> [What is asked] Copy, character for character, the lines running from the one with "const mudFlap = new THREE.Group();" to the one with "from mathutils import Matrix, Vector", ends included. Leave out every other line.

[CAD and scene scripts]
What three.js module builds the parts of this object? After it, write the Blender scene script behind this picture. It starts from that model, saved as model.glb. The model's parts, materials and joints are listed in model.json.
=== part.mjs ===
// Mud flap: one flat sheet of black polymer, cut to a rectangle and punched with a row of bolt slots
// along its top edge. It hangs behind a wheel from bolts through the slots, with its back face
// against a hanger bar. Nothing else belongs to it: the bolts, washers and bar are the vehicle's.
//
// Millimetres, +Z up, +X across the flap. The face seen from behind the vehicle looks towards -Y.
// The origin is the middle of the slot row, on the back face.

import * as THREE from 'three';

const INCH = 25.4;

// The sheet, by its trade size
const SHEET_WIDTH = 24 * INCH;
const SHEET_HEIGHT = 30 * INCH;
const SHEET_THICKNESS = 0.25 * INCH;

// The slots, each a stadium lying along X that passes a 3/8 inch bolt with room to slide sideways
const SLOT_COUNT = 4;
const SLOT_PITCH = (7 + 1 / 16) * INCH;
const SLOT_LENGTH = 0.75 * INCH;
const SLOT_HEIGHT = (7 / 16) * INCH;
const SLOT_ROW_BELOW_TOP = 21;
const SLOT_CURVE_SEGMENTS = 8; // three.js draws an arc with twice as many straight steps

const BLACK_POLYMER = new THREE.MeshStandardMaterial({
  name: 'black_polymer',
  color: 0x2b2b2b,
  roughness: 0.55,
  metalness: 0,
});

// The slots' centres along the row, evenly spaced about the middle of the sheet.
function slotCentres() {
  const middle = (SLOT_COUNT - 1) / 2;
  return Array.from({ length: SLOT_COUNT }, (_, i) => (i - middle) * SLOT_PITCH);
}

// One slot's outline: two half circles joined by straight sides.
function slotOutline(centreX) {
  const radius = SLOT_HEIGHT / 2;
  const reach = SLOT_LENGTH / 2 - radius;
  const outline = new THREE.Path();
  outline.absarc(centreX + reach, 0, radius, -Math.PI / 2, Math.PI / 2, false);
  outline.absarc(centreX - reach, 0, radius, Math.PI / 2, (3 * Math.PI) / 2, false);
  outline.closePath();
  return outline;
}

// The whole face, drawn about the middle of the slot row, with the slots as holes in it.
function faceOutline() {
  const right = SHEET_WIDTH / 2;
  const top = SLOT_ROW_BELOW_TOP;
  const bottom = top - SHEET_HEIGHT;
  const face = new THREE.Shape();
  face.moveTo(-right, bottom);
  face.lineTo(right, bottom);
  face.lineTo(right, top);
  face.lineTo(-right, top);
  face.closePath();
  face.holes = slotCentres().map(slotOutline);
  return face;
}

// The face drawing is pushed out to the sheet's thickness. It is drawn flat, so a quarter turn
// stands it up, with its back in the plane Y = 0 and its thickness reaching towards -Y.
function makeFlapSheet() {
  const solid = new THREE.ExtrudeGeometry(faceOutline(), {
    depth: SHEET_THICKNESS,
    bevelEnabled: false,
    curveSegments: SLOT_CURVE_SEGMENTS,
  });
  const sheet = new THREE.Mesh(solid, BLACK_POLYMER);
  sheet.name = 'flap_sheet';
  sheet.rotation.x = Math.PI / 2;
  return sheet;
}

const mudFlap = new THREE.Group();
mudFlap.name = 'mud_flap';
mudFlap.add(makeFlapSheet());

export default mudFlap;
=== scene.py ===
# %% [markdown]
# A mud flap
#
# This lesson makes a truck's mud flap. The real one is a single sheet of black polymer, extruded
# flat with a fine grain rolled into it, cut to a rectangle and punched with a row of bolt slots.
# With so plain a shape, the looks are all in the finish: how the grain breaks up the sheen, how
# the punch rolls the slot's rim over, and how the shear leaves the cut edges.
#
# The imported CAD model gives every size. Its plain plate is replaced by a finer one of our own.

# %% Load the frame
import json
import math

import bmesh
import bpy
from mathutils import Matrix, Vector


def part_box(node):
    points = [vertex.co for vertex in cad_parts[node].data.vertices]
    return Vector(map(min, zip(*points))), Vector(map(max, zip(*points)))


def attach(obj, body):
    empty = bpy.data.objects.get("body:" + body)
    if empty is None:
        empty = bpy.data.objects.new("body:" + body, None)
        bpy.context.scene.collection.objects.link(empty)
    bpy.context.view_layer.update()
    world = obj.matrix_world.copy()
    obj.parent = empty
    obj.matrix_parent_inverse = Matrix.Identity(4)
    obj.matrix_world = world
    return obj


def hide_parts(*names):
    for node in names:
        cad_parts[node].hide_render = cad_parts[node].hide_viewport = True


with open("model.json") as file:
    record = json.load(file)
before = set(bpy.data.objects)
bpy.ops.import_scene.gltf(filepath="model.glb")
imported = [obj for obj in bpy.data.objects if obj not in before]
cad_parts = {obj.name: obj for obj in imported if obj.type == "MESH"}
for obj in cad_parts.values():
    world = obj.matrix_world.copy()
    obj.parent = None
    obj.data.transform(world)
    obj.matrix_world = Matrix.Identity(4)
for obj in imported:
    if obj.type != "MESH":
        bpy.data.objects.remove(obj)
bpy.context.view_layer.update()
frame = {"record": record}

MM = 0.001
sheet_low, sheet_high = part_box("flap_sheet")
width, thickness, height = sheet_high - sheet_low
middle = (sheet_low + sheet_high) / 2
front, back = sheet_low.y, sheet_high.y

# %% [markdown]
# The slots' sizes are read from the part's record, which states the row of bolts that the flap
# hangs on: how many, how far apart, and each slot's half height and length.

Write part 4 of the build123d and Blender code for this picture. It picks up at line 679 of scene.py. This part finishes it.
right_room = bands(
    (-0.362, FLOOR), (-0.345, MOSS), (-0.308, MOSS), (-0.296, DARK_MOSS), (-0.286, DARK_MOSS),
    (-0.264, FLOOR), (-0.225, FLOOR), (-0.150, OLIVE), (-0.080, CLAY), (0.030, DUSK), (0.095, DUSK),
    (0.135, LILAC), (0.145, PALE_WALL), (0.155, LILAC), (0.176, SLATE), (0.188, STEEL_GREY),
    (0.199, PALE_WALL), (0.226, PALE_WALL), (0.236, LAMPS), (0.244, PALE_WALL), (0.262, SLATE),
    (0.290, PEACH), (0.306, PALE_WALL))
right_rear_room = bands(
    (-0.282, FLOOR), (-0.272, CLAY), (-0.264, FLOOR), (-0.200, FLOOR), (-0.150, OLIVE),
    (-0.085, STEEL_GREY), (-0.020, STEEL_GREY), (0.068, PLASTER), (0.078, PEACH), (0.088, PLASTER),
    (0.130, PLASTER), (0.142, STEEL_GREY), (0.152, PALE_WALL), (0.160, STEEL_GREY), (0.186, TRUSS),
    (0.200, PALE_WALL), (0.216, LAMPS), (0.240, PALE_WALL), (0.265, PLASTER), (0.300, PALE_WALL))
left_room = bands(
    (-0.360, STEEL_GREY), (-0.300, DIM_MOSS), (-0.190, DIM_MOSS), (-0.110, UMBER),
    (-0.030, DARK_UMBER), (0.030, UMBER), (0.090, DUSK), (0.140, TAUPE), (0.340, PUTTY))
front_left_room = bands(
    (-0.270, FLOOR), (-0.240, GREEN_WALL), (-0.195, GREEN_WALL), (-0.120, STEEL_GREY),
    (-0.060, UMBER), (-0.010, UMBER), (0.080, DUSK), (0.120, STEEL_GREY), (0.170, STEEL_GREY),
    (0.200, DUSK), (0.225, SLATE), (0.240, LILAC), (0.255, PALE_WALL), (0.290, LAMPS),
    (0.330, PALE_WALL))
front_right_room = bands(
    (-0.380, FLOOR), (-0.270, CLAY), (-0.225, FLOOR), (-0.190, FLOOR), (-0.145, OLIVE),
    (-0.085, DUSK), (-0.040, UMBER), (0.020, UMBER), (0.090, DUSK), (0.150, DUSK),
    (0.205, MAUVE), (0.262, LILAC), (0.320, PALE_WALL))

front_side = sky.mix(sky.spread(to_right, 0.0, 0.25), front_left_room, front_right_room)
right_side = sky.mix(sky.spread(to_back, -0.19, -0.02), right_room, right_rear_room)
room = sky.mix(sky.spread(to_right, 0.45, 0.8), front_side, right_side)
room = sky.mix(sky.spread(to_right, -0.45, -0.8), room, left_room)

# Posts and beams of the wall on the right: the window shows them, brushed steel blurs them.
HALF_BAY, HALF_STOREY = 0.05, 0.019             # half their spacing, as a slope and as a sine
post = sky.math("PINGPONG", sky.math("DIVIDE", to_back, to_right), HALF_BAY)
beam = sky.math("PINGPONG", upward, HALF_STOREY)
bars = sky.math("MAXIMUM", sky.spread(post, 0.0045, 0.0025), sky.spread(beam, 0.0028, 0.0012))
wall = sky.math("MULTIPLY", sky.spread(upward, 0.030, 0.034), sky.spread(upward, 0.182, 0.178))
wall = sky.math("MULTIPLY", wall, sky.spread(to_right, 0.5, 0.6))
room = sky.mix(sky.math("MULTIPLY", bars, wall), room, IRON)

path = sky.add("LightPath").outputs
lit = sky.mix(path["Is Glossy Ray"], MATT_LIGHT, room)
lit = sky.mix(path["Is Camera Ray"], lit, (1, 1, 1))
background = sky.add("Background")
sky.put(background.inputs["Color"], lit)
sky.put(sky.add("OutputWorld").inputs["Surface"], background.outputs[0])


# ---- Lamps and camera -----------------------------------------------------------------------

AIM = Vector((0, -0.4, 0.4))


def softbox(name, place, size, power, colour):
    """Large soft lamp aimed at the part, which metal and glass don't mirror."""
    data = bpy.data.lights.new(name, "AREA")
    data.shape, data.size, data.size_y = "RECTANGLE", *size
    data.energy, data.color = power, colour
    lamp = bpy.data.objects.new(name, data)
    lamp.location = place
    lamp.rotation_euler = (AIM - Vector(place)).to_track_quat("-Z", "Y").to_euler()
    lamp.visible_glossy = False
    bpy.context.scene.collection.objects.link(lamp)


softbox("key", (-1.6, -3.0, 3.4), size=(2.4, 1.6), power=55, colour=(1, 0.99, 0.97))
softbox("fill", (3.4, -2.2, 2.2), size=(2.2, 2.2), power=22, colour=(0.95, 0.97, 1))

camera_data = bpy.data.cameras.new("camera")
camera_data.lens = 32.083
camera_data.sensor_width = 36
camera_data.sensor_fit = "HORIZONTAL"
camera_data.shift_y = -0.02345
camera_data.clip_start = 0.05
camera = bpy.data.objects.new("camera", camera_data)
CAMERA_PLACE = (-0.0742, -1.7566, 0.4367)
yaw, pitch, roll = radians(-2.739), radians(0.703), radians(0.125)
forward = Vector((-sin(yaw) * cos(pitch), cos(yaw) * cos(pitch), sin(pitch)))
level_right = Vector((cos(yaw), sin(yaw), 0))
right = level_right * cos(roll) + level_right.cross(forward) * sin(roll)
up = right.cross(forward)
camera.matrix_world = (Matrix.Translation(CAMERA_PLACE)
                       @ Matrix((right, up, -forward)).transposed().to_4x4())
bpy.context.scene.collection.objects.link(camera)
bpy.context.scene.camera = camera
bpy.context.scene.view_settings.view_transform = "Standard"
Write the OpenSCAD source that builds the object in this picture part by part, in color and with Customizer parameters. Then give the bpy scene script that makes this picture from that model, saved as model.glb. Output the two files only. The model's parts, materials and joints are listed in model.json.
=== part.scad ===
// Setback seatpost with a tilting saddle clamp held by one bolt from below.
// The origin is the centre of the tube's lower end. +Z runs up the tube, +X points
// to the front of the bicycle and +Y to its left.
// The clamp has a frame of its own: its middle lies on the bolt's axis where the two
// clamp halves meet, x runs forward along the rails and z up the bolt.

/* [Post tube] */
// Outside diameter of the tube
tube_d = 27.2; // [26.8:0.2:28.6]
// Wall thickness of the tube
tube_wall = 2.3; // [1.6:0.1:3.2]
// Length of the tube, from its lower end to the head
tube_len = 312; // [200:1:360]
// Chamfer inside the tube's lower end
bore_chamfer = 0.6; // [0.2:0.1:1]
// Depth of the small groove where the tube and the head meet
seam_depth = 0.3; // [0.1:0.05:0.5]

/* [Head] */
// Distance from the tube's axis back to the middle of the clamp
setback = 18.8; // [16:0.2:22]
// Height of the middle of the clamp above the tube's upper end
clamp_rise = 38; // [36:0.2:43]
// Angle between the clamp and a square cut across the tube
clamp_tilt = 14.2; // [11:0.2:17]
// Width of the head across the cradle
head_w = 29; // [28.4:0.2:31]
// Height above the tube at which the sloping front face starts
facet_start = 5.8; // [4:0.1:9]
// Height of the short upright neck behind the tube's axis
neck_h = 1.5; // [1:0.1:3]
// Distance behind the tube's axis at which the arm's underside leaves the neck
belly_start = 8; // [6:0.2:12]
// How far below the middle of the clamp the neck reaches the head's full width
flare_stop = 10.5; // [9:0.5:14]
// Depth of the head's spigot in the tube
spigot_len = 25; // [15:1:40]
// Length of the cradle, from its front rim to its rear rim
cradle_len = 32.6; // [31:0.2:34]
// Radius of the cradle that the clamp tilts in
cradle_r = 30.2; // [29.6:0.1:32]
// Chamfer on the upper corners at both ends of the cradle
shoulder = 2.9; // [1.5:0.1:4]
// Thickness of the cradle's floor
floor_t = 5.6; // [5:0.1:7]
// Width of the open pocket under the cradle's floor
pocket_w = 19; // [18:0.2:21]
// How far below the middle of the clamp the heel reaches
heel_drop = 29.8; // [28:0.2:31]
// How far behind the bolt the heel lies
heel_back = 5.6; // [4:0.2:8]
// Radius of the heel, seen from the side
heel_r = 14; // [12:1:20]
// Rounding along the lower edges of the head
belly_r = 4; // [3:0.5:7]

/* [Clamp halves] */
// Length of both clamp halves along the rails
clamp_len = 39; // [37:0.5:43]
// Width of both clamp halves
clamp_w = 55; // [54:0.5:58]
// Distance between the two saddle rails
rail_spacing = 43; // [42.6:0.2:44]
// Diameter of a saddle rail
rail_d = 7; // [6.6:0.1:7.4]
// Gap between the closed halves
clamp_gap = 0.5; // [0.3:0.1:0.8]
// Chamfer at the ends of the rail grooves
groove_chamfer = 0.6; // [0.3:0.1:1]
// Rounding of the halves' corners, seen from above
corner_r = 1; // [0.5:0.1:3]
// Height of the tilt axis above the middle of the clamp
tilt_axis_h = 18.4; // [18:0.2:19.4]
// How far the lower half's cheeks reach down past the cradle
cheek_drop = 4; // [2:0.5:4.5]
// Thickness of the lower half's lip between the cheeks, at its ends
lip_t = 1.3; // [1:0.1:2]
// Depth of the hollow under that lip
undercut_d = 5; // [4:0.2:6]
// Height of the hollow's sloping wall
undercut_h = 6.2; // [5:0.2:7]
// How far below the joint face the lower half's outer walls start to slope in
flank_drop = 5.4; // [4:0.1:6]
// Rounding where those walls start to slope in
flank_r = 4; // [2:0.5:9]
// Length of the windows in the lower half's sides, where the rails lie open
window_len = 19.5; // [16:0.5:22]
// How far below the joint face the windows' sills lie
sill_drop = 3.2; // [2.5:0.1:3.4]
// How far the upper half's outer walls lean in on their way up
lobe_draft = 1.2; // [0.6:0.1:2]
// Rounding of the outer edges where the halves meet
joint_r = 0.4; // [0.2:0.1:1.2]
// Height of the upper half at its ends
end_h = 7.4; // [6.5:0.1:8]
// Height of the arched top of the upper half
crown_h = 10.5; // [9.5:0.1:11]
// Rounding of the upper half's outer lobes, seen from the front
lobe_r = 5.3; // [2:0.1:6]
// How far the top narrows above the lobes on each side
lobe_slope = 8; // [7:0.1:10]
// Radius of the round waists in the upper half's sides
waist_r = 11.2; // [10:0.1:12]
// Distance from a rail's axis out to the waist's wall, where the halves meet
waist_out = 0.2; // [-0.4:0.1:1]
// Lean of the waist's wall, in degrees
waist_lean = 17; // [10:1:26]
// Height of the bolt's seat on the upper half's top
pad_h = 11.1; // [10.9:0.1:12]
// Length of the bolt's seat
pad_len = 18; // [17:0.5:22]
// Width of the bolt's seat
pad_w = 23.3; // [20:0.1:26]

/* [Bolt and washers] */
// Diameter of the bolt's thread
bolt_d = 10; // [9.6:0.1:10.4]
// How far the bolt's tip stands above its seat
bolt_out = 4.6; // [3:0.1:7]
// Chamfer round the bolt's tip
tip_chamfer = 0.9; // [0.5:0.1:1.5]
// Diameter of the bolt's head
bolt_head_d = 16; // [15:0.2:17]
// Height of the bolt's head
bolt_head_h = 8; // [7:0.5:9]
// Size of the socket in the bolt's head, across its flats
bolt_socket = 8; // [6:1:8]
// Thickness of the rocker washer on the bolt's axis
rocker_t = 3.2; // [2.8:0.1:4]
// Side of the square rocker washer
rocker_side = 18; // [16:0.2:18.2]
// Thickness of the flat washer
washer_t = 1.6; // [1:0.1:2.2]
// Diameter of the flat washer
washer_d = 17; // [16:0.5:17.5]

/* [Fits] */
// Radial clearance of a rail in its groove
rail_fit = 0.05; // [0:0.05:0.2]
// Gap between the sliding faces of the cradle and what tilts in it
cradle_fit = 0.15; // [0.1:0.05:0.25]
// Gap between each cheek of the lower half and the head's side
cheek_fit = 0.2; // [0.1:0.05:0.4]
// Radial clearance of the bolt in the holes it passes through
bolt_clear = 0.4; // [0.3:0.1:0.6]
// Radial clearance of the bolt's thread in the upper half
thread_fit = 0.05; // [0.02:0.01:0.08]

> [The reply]
const mudFlap = new THREE.Group();
mudFlap.name = 'mud_flap';
mudFlap.add(makeFlapSheet());

export default mudFlap;
=== scene.py ===
# %% [markdown]
# A mud flap
#
# This lesson makes a truck's mud flap. The real one is a single sheet of black polymer, extruded
# flat with a fine grain rolled into it, cut to a rectangle and punched with a row of bolt slots.
# With so plain a shape, the looks are all in the finish: how the grain breaks up the sheen, how
# the punch rolls the slot's rim over, and how the shear leaves the cut edges.
#
# The imported CAD model gives every size. Its plain plate is replaced by a finer one of our own.

# %% Load the frame
import json
import math

import bmesh
import bpy
from mathutils import Matrix, Vector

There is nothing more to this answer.